Diletta Darrigo31 May 2019

Leading economist and climate change policy expert Professor Ross Garnaut says that Australia could be powered 100 per cent by “intermittent” renewables by the early 2030s, and have a grid that is both reliable and secure and cheaper than it is now.

In the third of a series of six public lectures being delivered by Garnaut in the lead up to the next election, Garnaut says a grid powered by wind and solar, and backed by storage and demand management, could be achieved quite quickly, but it would require the “train wreck” of regulatory failures to be fixed.

“I now have no doubt that intermittent renewables could meet 100 per cent of Australia’s electricity requirements by the 2030s, with high degrees of security and reliability, and at wholesale prices much lower than any experienced in Australia over the past decade,” Garnaut says in his talk last week at the University of Melbourne.

“More importantly, I now have no doubt that with well-designed policy support, firm power in globally transformative quantities could be supplied to industrial locations in each State at globally competitive prices.

“That is around $45 to $50 per MWh today, whenever the power is required. No other developed country has a comparable opportunity.

 “That means that we can contribute our fair share to the global effort to contain temperature increases as close as possible to 1.5°C, even if it takes time to make strong headway in other sectors.”

Garnaut sees the electricity sector as the key to cutting emissions across the economy, and for securing Australia’s long-term economic future and as a global base for low-cost industry.

That’s because decarbonising the grid is the quickest and cheapest option, and in turn can lead to zero, or near zero emissions in transport, much of industry and fugitive emissions.

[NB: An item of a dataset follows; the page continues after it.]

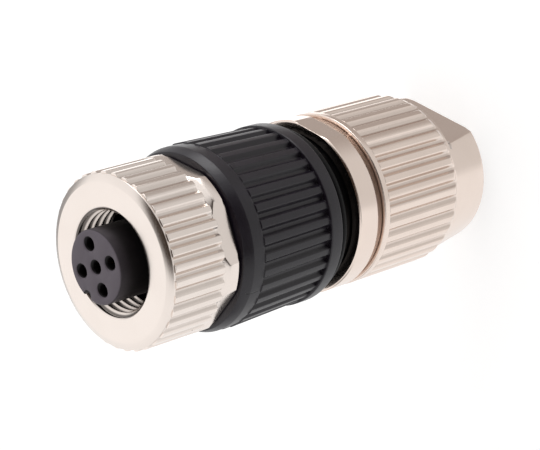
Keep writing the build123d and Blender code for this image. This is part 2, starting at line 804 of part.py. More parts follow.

In turn, the decarbonisation of Australia’s electricity grid can play a big role in global decarbonisation efforts, because it could lead to exports of renewable energy in the form of hydrogen or ammonia to north Asia, and then other economies, and through subsea cables to Indonesia and beyond.

“Australia’s renewable energy is a path to low cost emissions reduction in the rest of the world,” Garnaut says. “And before that, if wet our act together, we can go to find ourselves as the natural home of energy-intensive industry.”